The nineteenth century, beating forward as it did with industrial might and political upheavals would still find itself forever living in the shadow of Gibbon’s work. None of the great civilizations could extricate themselves from that fall of greatness so breathtakingly told in the Decline. Walter Bagehot compared the march of Gibbon’s tale to the march of ‘a roman legion through a troubled country…up hill and down hill through marsh and thicket, through Goth or Parthian…an emblem of civilization’.

The Decline and Fall is not entirely consistent in the march, though. Some periods during its 1300-year passage are given greater scrutiny and time than others. Its first half runs from 180AD-641AD, from Trajan to Constantine to Heraclius. The second half takes us up to 1453 and the fall of Constantinople. Its style, that of Gibbon’s highly developed sense of intellectual and aesthetic structure, has almost become its own standard. With almost intentionally monotonous sentences, two patters with minor variations emerge. Gibbon will say X; and Y. His next sentence will say X; and Y; and Z. Sometimes this is told as X; but Y. The objective is to create a wave like pattern to the reader. It is the antithesis and tricolon worked into rigidity. How does this baroque history-telling compare to Rome’s two greatest historians – Livy and Tacitus? Neither were as rhythmically constrained as was Gibbon. Livy writes sonorously and with dignity, he is highly individualistic in style. Tacitus hidden and obscure. If Gibbon lies closest to any of the Roman styles it is Ciceronian peroration.

Where Gibbon falls down is his lack of recognition to the Greek cultural confidence which underpinned Roman prowess. What made Rome great was that it formed a culture out of its own virtues of energy, discipline, freedom bound by self-made law, with the fertilizing influence of Greek thought, art, science, and literature, and that it communicated that culture far and wide over the world to what had been only barbarian tribes. At its greatest Rome was both Roman and Greek. In dealing with the Byzantines, Gibbon is unduly uncharitable. He fails to recognise their penetration of Christianity into the Slavic Kingdoms, as well as their centuries of acting as a bulwark against the Turks. Accompanying this oversight is Gibbon’s failure to give clear and consistent causes for the decline and fall of Rome. Coleridge, writing in 1833 as part of his Table Talk, excoriated Gibbon for this:

I protest I do not remember a single philosophical attempt made throughout the work to fathom the causes of the decline and fall of that empire”

Let us be less dismissive than Coleridge and examine some of Gibbon’s points, for there is are some, scattered and contradictory as they are:

  1. In Chapter 6 he asserts the thought that “the untutored Caledonians, glowing with the warm virtues of nature and the degenerate Romans, polluted with the mean vices of wealth and slavery”. This is the argument of civilizational decay that points to good times making weak men.
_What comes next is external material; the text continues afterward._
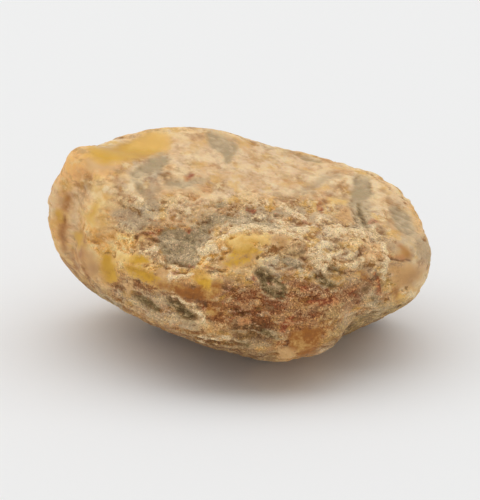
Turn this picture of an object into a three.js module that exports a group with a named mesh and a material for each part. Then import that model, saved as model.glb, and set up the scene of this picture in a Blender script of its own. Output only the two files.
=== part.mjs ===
// A raw amber nugget as it was found: one solid, lying on its worn underside.
// Millimetres, +Z up, +X along its length. The origin is under its middle, on the surface it rests on.
//
// The nugget is a rounded body between worn faces. Every surface point lies on a ray from the core:
// the faces set how far out it goes, then ridges and hollows push it out or in.
import * as THREE from "three";
import { mergeVertices } from "three/addons/utils/BufferGeometryUtils.js";

const AMBER_COLOUR = "#c79a5e";
const AMBER_ROUGHNESS = 0.6;

const CORE_HEIGHT = 17; // the core's height over the resting surface
const EDGE_HARDNESS = 12; // low values round the edges between faces, high values sharpen them
const NET_DETAIL = 21; // subdivisions of the icosahedron's edges

// Worn faces: where each one looks, and how far from the core it lies.
// bearing turns from +X towards +Y, and rise is the angle above the horizon.
const WORN_FACES = [
  { name: "crown", bearing: -24, rise: 76, distance: 12 },
  { name: "back crown", bearing: 92, rise: 66, distance: 22 },
  { name: "left crown", bearing: 140, rise: 52, distance: 29 },
  { name: "right crown", bearing: 52, rise: 62, distance: 21.5 },
  { name: "right shoulder", bearing: 22, rise: 42, distance: 29.5 },
  { name: "right end", bearing: 7, rise: 14, distance: 33 },
  { name: "right lower end", bearing: -4, rise: -16, distance: 34.5 },
  { name: "right underside", bearing: -33, rise: -53, distance: 23 },
  { name: "front foot", bearing: -70, rise: -62, distance: 20 },
  { name: "left underside", bearing: -134, rise: -60, distance: 17.3 },
  { name: "left lower end", bearing: -155, rise: -45, distance: 23 },
  { name: "left end", bearing: -173, rise: -17, distance: 31.2 },
  { name: "left upper end", bearing: 171, rise: 20, distance: 36 },
  { name: "front", bearing: -85, rise: 15, distance: 23 },
  { name: "front shoulder", bearing: -90, rise: 45, distance: 17 },
  { name: "left front", bearing: -135, rise: 10, distance: 25 },
  { name: "right front", bearing: -50, rise: 5, distance: 28 },
  { name: "back", bearing: 90, rise: 0, distance: 23 },
  { name: "left back", bearing: 135, rise: 5, distance: 28 },
  { name: "right back", bearing: 45, rise: 0, distance: 28 },
  { name: "back underside", bearing: 90, rise: -50, distance: 18 },
];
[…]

The luxuries created by prosperity breed men of such weak character they are unable to uphold that prosperity against more primitive and naturally immersed outsiders.
  2. This point of view is contradictory with another of Gibbon’s insights – that the empire was torn apart from excessive ambitions of the army and the praetorian guard in particular.
  3. It fell by its own weight – it is Rome’s longevity that is remarkable, not its fall. This is detailed in chapter 38, taken from an earlier essay General Observations on the Fall of the Roman Empire in the West. He was not the first to talk of the natural growth and decline cycles of civilizations – Walter Moyle had advanced the opinion in his Essay on the Constitution of the Roman Government. It later appeared in Oswald Spengler’s The Decline and Fall of the West.
  4. Easily the most controversial of Gibbon’s assessments. Detailed in Chapters 15 and 16, he talks of half-savage fanatics who refused their allegiance to the Empire, divided it, sapped its energies by teaching ‘patience and pusillanimity’, and destroyed it. The chapters provoked many counter-attacks. Gibbon’s assault is clearly influenced by his own life and experience of the Catholic and Protestant divide. This bias led him to falsify history – Christianity, far from being the cause of the decline, was cause for its survival. The same ‘patience and pusillanimity’ that Gibbon claims pacified the Romans beyond defending themselves, also civilised the barbaric invader. Latin lasts through the church. Manuscripts through Monasteries. As Highet concludes, “Christanity is very clearly a greater thing than Gibbon could understand, one of the greatest constructive social forces in human history”.

The Decline and Fall is a fitting work to conclude the Baroque Age. The historical survey was published just as Europe was hurtling toward a new age – that of Revoltuion. As the eighteenth century wore on, the stale and stultified atmosphere that restrained the classical tradition was in force as part of a wider social setting. The Enlightenment was first brewing, then boiling. Soon it would be bursting, out onto a landscape in forms as tyrannical as they were liberating. This revolt fascinated and fixated all poets and thinkers of who lived through the turmoil of America’s Independence, France’s Revolt, and Napoleon’s War. In its themes and characters, its various ambitions and struggles, the Age of Revolution had many allusions to the Classical world. The Classical Tradition proved to not only have the strength and depth to survive this revolution, but to be re-energized by it.